*What the task requires*
Set down word for word each line from the start of the listing through the line that contains "# under the", both included.

[Start Records provided]

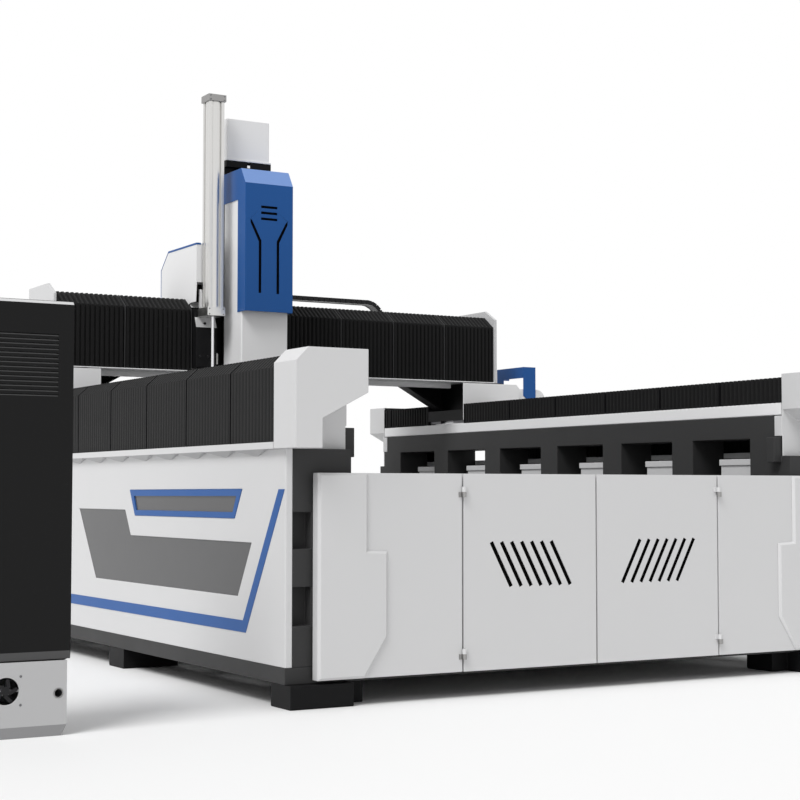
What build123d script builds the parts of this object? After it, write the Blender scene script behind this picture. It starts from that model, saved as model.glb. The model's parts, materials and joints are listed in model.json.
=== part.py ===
from build123d import *
import math
import os

# Five-axis gantry router with its free-standing control cabinet.
# +X runs across the machine to the right, +Y to its rear, +Z up. The origin is on the floor
# under the middle levelling pad, at the middle of the machine's plan. Millimetres.

# Plan and height of the machine
machine_length = 4727.0
front = -machine_length / 2
rear = machine_length / 2
rail_inner = 1395.0
wall_thickness = 310.0
upper_wall_thickness = 245.0
wall_outer = rail_inner + wall_thickness
upper_wall_outer = rail_inner + upper_wall_thickness
foot_height = 110.0
sill_height = 78.0
beam_width = 180.0
cross_beams = 7
pedestal_inset = 190.0
wall_step_z = 1197.0
wall_top_z = 1427.0
rail_beam_height = 70.0
panel_depth = 60.0
cap_depth = 230.0
cap_overhang = 106.0

# Sheet metal and small allowances
sheet = 6.0
soft_gap = 0.4
panel_gap = 8.0
running_gap = 0.3
head_gap = 0.05

# Side casing
skin_thickness = 37.0
pane_recess = 10.0
pane_thickness = 5.0
stripe_thickness = 2.0
ledge_height = 32.0
ledge_outer = wall_outer + 67.0
tooth_drop = 33.0
tooth_pitch = 355.0
tooth_peak_share = 0.64

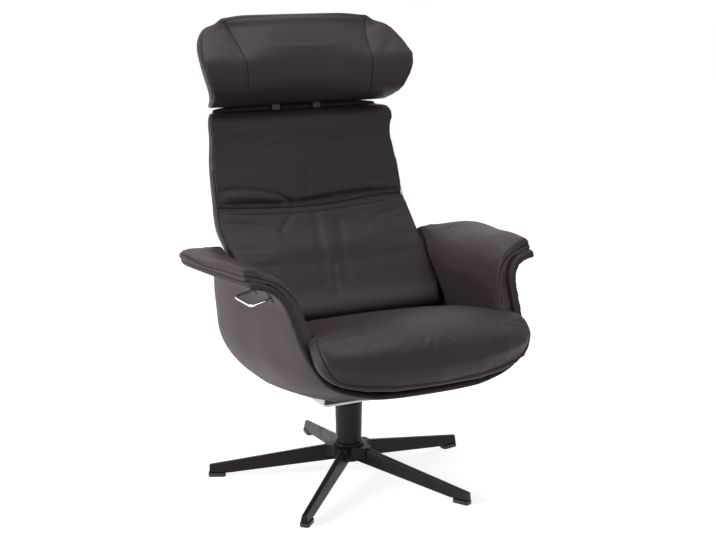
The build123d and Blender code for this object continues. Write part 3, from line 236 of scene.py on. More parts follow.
def finished(name, group, values, bump, metallic=0.0, **plain):
    """A material that takes colour, roughness and relief from a group. Plain values go
    straight on the shader's own sockets, and bump is (strength, distance)."""
    material = bpy.data.materials.new(name)
    material.use_nodes = True
    tree = material.node_tree
    shader = tree.nodes["Principled BSDF"]
    surface = tree.nodes.new("ShaderNodeGroup")
    surface.node_tree = group
    for key, value in values.items():
        surface.inputs[key].default_value = value
    tree.links.new(surface.outputs["Colour"], shader.inputs["Base Color"])
    tree.links.new(surface.outputs["Roughness"], shader.inputs["Roughness"])
    relief = tree.nodes.new("ShaderNodeBump")
    relief.inputs["Strength"].default_value = bump[0]
    relief.inputs["Distance"].default_value = bump[1]
    tree.links.new(surface.outputs["Height"], relief.inputs["Height"])
    tree.links.new(relief.outputs["Normal"], shader.inputs["Normal"])
    shader.inputs["Metallic"].default_value = metallic
    for key, value in plain.items():
        shader.inputs[key.replace("_", " ")].default_value = value
    return material


def dress(material, *names):
    """The material goes on these CAD nodes."""
    for name in names:
        mesh = nodes[name].data
        mesh.materials.clear()
        mesh.materials.append(material)


base_coat = finished(
    "satin_black_coat",
    coat_group,
    {"Colour": (0.012, 0.010, 0.009, 1), "Dust": 0.06},
    (0.12, 0.0004),
    Specular_IOR_Level=0.17,
)
dress(base_coat, "star_base", "column_tube")

# The glides: moulded plastic floor pads, screwed under the arm ends from below. The
# lever's bracket, the headrest's guides and the cable's sheath are dark plastic too, and
# the bearing bushes and the washer are a pale one.
plastic_group, plastic_in, plastic_out = node_group(
    "moulded_plastic",
    [("Colour", "NodeSocketColor", (0.05, 0.05, 0.05, 1)), ("Texture", "NodeSocketFloat", 0.45)],
)
where = plastic_group.nodes.new("ShaderNodeTexCoord").outputs["Object"]
scratches = noise(plastic_group, 60, 7, where, roughness=0.7)
scuffs = ramp(plastic_group, scratches, 0.52, 0.75, 0.0, 0.35)
scuff_colour = (0.14, 0.135, 0.13)
plastic_group.links.new(
    tint(plastic_group, scuffs, plastic_in.outputs["Colour"], scuff_colour),
    plastic_out.inputs["Colour"],
)
plastic_group.links.new(
    sum_of(plastic_group, [(plastic_in.outputs["Texture"], 1.0), (scuffs, 0.4)]),
    plastic_out.inputs["Roughness"],
)
plastic_group.links.new(noise(plastic_group, 900, 2, where), plastic_out.inputs["Height"])
dark_colour = {"Colour": (0.014, 0.013, 0.013, 1)}
pale_colour = {"Colour": (0.62, 0.59, 0.52, 1)}
dark_plastic = finished("dark_moulded_plastic", plastic_group, dark_colour, (0.25, 0.0002))
pale_plastic = finished("pale_bearing_plastic", plastic_group, pale_colour, (0.1, 0.0002))
dress(dark_plastic, "glides", "lever_bracket", "headrest_guides", "release_cable")
dress(pale_plastic, "upper_bush", "lower_bush", "thrust_washer", "axle_bushes", "recline_bushes")

# The metal pieces: the zinc-plated housing under the shell and the fasteners, the turned
# spindle, axle and pins, the rails of the headrest with their bridge and pin and the lever's
# spring, painted near black as painted shade, and the chromed wire loop of the release lever.


def stretched(tree, place, scale):
    """The place with a scale of its own on each axis, which makes a texture streaky."""
    mapping = tree.nodes.new("ShaderNodeMapping")
    mapping.inputs["Scale"].default_value = scale
    tree.links.new(place, mapping.inputs["Vector"])
    return mapping.outputs[0]


metal_group, metal_in, metal_out = node_group(
    "bare_metal",
    [
        ("Colour", "NodeSocketColor", (0.6, 0.6, 0.6, 1)),
        ("Tarnish", "NodeSocketColor", (0.3, 0.29, 0.28, 1)),
        ("Polish", "NodeSocketFloat", 0.3),
    ],
)
where = metal_group.nodes.new("ShaderNodeTexCoord").outputs["Object"]
blotches = noise(metal_group, 45, 7, where, distortion=0.4, roughness=0.7)
stain = ramp(metal_group, blotches, 0.5, 0.8, 0.0, 0.6)
metal_group.links.new(
    tint(metal_group, stain, metal_in.outputs["Colour"], metal_in.outputs["Tarnish"]),
    metal_out.inputs["Colour"],
)
metal_group.links.new(
    sum_of(metal_group, [(metal_in.outputs["Polish"], 1.0), (stain, 0.25)]),
    metal_out.inputs["Roughness"],
)
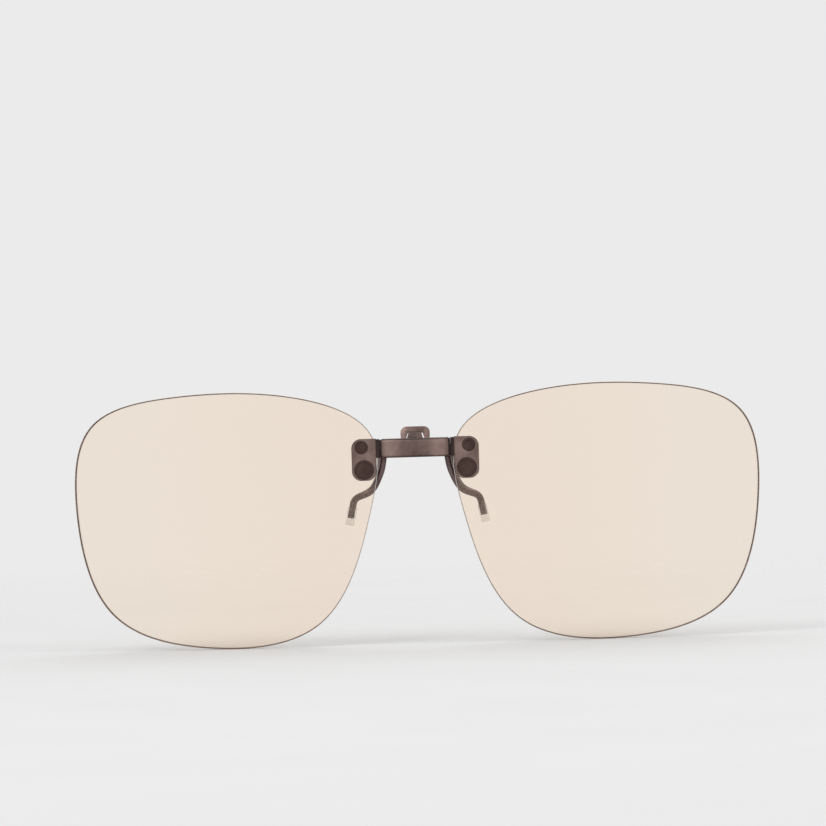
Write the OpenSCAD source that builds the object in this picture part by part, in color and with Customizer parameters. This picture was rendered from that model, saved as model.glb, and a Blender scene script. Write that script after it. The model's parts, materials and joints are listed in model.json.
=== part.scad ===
// Flip-up clip-on sunglasses.
// Two rimless tinted lenses are riveted to stamped brackets on a flip shaft. The shaft turns in a
// folded bridge housing. Two wire prongs under the housing and two on a sprung rear jaw clamp onto
// a pair of spectacles, and pinching the tab above the bridge opens the jaw.
// +X is right and +Y is back towards the wearer. The origin is the centre of the four grips.
// Every piece is drawn for the right side, and the left one is its mirror image.

/* [Lenses] */
// Width of one lens
lens_w = 62.5; // [58:0.1:66]
// Height of one lens
lens_h = 52.3; // [50:0.1:56]
// Thickness of one lens
lens_t = 1.2; // [1:0.1:1.3]
// Gap between the two lenses at the nose
lens_gap = 15.3; // [15.3:0.1:16]
// Radius of a lens's front surface
lens_radius = 150; // [140:1:170]
// Angle that each lens is wrapped round the face
lens_wrap = 5; // [4:0.5:6]

/* [Bridge] */
// Length of the bridge housing
bar_w = 13.6; // [13.4:0.05:13.6]
// Height of the bridge housing
bar_h = 3.9; // [3.8:0.1:4.1]
// Thickness of the sheet that the housing and the jaw lever are folded from
sheet_t = 0.5; // [0.4:0.05:0.5]
// Height of the flip shaft and the jaw pin above the centre of the grips
axis_z = 13.9; // [13.8:0.1:14.4]

/* [Hinges] */
// Diameter of the flip shaft
flip_shaft_d = 1.2; // [1.1:0.05:1.2]
// Diameter of the jaw pin
jaw_pin_d = 1; // [0.9:0.05:1]
// Running clearance on radius
running_gap = 0.05; // [0.03:0.01:0.08]

/* [Prongs] */
// Diameter of the prong wire
wire_d = 1.4; // [1.2:0.1:1.4]
// Diameter of a soft grip sleeve
grip_d = 1.8; // [1.8:0.1:2.2]
// Gap between the front and rear grips when the jaw is closed
grip_gap = 0.4; // [0.2:0.1:0.6]
// Distance from the middle to the grips on each side
grip_x = 13.65; // [13.4:0.05:14]

/* [Hidden] */
$fn = 64;

metal = [0.42, 0.34, 0.32];
dark_metal = [0.3, 0.23, 0.21];
steel = [0.7, 0.7, 0.7];
nylon = [0.2, 0.17, 0.16];
silicone = [0.9, 0.9, 0.9, 0.6];
tint = [0.93, 0.87, 0.81, 0.5];

touch = 0.01; // gap left between pieces that touch, so that their solids never share space
more = 1; // how far a cutter runs past the face that it cuts

// Bridge housing: a channel that opens to the back, with a side wall at each end
bar_x = bar_w / 2;
bar_front = -6.25;
bar_rear = -1;
wall_rear = -2.9; // rear edge of the channel's top and bottom walls
bar_top = axis_z + bar_h / 2;
bar_bottom = axis_z - bar_h / 2;
bar_round = 0.7;
side_x = bar_x - sheet_t; // inner face of a side wall
tongue_base = 1.75; // half widths of the thumb rest, and how far it stands above the housing
tongue_tip = 1.3;
tongue_h = 1.15;

// Flip axis, with its nylon bushes
flip_y = -4.4;
flip_r = flip_shaft_d / 2;
bush_bore_r = flip_r + running_gap;
bush_wall = 0.3;
bush_r = bush_bore_r + bush_wall;
bush_inset = 0.1; // how far a bush stands inside the side wall
flange_r = 1.8;
flange_t = 0.35;
flat_depth = 0.48; // from the shaft's axis to a detent flat
flat_x = 2.3; // half length of a flat
lug_x = bar_x + flange_t + running_gap; // inner face of a bracket's hinge lug
lug_t = 0.4;
lug_r = 1.9;
lug_front = -5.6;

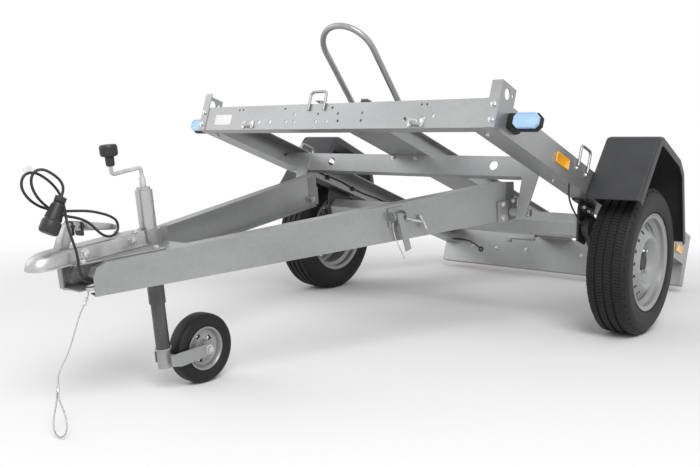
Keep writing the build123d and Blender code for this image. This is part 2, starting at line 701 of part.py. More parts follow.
def latch():
    x = beam_outer_x(LATCH_A)
    angle = degrees(atan2(FOLD_X - NOSE_X, FOLD_A - NOSE_A))
    body = block(RUN, 5, -30, 30, LATCH_N - 34, LATCH_N + 26)
    for side in (-1, 1):
        body += block(4, LATCH_PIN_X, side * 21, side * 26, LATCH_N - 14, LATCH_N + 14)
        body += rod_y(LATCH_PIN_X, side * 21, side * 26, LATCH_N, 14)
    body += rod_y(LATCH_PIN_X, -31, 31, LATCH_N, LATCH_PIN_R)
    body += rod_y(LATCH_PIN_X, -11, 11, LATCH_N, LATCH_PIN_R + 4)
    bar = block(LATCH_PIN_X + 3, LATCH_PIN_X + 8, -11, 11, -LATCH_LEVER, 3)
    body += Pos(0, 0, LATCH_N) * Rot(LATCH_LEAN, 0, 0) * bar
    return Pos(x, LATCH_A, 0) * Rot(0, 0, -angle) * body


on_drawbar("bed_latch", latch())


# Jockey wheel: sliding tube, swivelling fork and wheel
def jack_inner():
    return rod_z(0, JACK_A, JACK_INNER_BOTTOM + 60, JACK_TOP - 90, JACK_INNER_R)


JOCKEY_A = JACK_A + JACK_TRAIL
JOCKEY_N = (JOCKEY_R - PIVOT_Z - JOCKEY_A * sin(radians(DRAW_SLOPE))) / cos(radians(DRAW_SLOPE))


def jockey_fork():
    sleeve = rod_z(0, JACK_A, JACK_INNER_BOTTOM, JACK_INNER_BOTTOM + 59, JACK_INNER_R)
    sleeve += rod_z(0, JACK_A, JACK_INNER_BOTTOM + 55, JACK_INNER_BOTTOM + 60 - RUN, 24)
    half = JOCKEY_WIDTH / 2 + 6
    arms = []
    for side in (-1, 1):
        arms.append(sheet_x([(JACK_A - 4, JOCKEY_N - 8), (JACK_A + 30, JOCKEY_N - 18), (JOCKEY_A + 4, JOCKEY_N - 18),
                             (JOCKEY_A + 18, JOCKEY_N), (JOCKEY_A + 4, JOCKEY_N + 18), (JACK_A + 30, JOCKEY_N + 24),
                             (JACK_A - 4, JOCKEY_N + 24)],
                            side * half, side * (half + 4)))
    bridge = block(-half, half, JACK_A + 4, JACK_A + 10, JOCKEY_N - 8, JOCKEY_N + 24)
    axle = rod_x(-half - 10, half + 10, JOCKEY_A, JOCKEY_N, 8)
    body = sleeve + arms[0] + arms[1] + bridge + axle
    return body


def jockey_tyre():
    half = JOCKEY_WIDTH / 2
    profile = [(66, -half + 8), (66, half - 8), (78, half - 2), (92, half), (102, half - 8), (JOCKEY_R, half - 16),
               (JOCKEY_R, -half + 16), (102, -half + 8), (92, -half), (78, -half + 2)]
    face = make_face(Polyline([(x, 0, r) for r, x in profile], close=True))
    return Pos(0, JOCKEY_A, JOCKEY_N) * revolve(face, Axis.X, 360)


def jockey_rim():
    half = JOCKEY_WIDTH / 2
    r = 66 - RUN
    profile = [(8.06, -22), (20, -22), (20, -8), (44, -5), (r - 6, -half + 14), (r, -half + 6), (r, half - 6),
               (r - 6, half - 14), (44, 5), (20, 8), (20, 22), (8.06, 22)]
    face = make_face(Polyline([(x, 0, radius) for radius, x in profile], close=True))
    body = revolve(face, Axis.X, 360)
    return Pos(0, JOCKEY_A, JOCKEY_N) * body


on_drawbar("jack_inner_tube", jack_inner())
on_drawbar("jockey_fork", jockey_fork())
on_drawbar("jockey_tyre", jockey_tyre())
on_drawbar("jockey_rim", jockey_rim())

for name, shape in nodes.items():
    export_step(SHIFT * shape, "parts/" + name + ".step")
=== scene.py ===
# %% [markdown]
# A motorcycle trailer is mostly bent and galvanised sheet steel, so the pieces that carry it are
# measured parts from a drawing. They come in as a fixed frame that is never moved. This lesson
# gives each of them its finish, and makes the forms that a drawing leaves plain: tyres, rims,
# moulded mudguards, lenses, bolts, the plug and its cables.

# %% Load the frame
import json
from math import atan2, cos, pi, radians, sin

import bmesh
import bpy
from mathutils import Matrix, Vector


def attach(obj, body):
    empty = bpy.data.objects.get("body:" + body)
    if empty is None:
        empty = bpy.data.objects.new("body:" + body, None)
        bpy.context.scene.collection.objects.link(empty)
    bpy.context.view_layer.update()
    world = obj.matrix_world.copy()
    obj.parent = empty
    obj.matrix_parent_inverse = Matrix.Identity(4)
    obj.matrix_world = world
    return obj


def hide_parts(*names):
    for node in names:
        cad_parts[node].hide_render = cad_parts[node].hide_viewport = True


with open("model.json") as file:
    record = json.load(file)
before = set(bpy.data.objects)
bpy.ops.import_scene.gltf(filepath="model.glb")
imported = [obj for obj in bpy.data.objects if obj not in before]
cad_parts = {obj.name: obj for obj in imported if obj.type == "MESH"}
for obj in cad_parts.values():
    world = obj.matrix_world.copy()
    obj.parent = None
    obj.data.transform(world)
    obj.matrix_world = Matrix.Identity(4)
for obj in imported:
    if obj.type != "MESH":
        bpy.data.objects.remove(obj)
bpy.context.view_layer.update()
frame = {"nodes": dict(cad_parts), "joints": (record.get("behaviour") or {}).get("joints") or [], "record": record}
nodes = frame["nodes"]

# %% [markdown]
# Two planes carry nearly everything. The bed lies in one that tips backwards, and the drawbar
# lies in one that rises to the rear. A point on either is easier to name in that plane's own
# directions: across, along and up. Each plane becomes one matrix that hangs on the hinge between
# them.

# %% Places on the bed and on the drawbar
MM = 0.001
BED_TILT = radians(18.5)
DRAW_SLOPE = radians(6.6)
PIVOT_S, PIVOT_H = 525, -128
joints = {j["name"]: j for j in frame["joints"]}
pivot = Vector(joints["bed_tilt"]["pos_m"])
AXLE = Vector(joints["wheel_left_spin"]["pos_m"])
JOCKEY_AXLE = Vector(joints["jockey_spin"]["pos_m"])

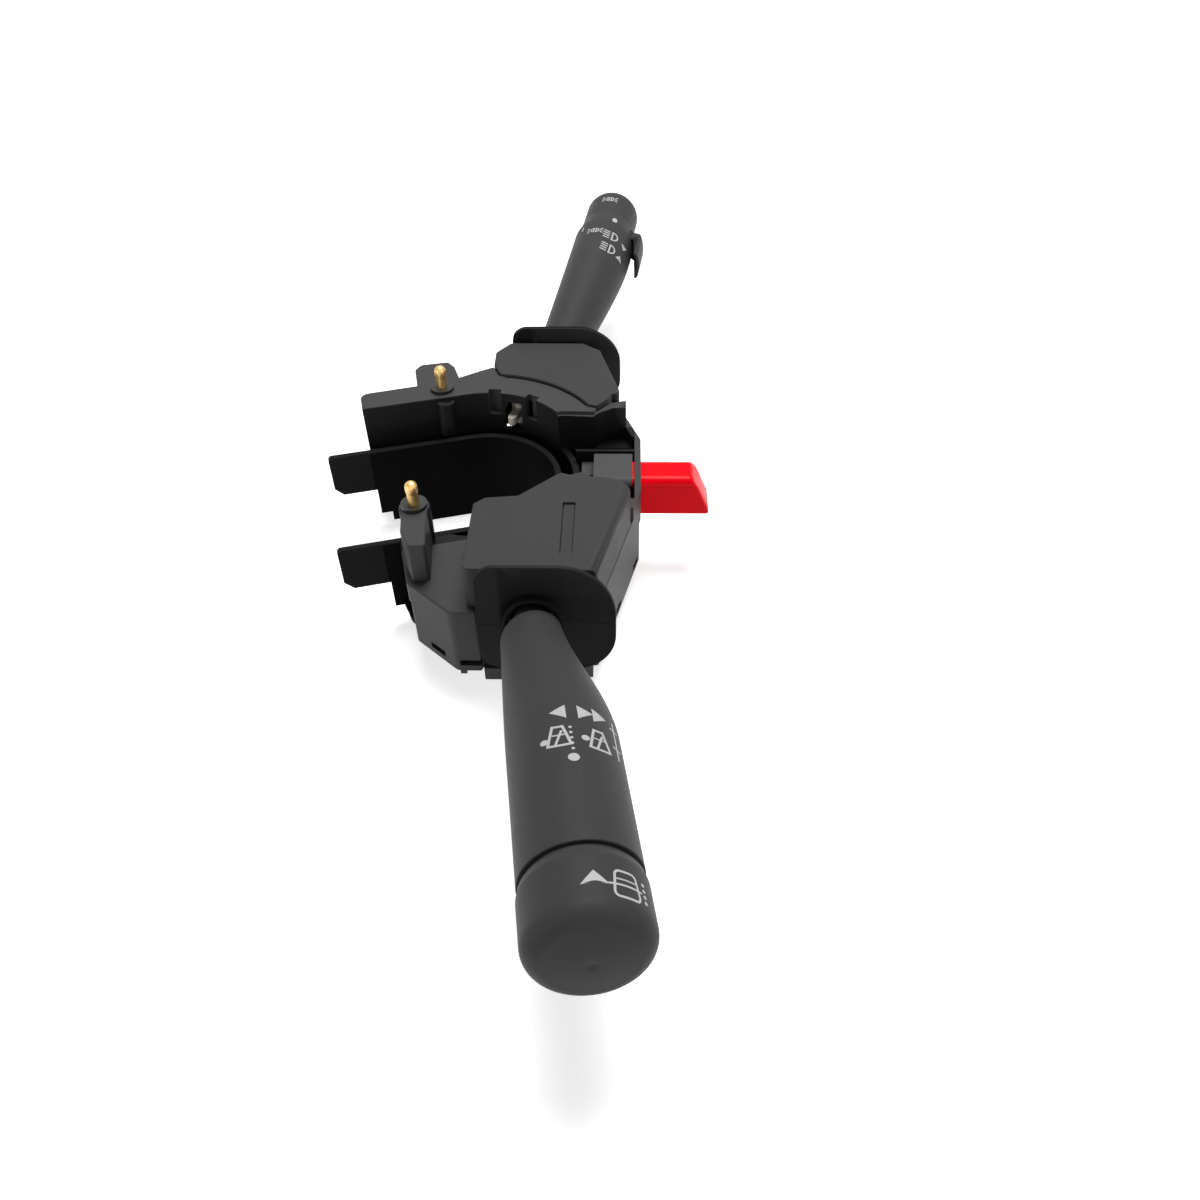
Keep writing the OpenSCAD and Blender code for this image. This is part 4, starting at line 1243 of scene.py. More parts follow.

[End Records provided]

*Reply*
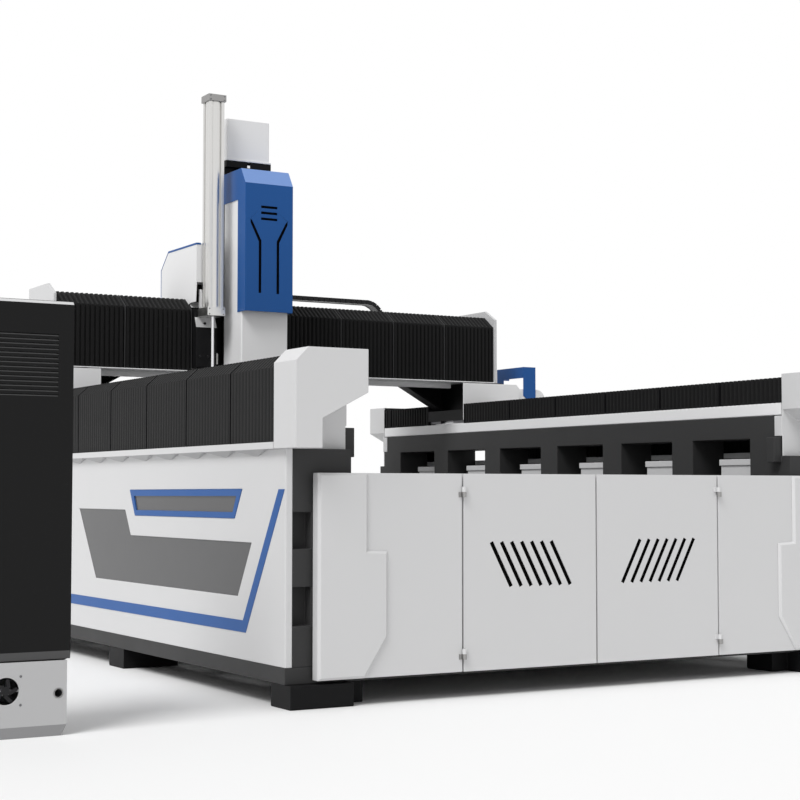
What build123d script builds the parts of this object? After it, write the Blender scene script behind this picture. It starts from that model, saved as model.glb. The model's parts, materials and joints are listed in model.json.
=== part.py ===
from build123d import *
import math
import os

# Five-axis gantry router with its free-standing control cabinet.
# +X runs across the machine to the right, +Y to its rear, +Z up. The origin is on the floor
# under the middle levelling pad, at the middle of the machine's plan. Millimetres.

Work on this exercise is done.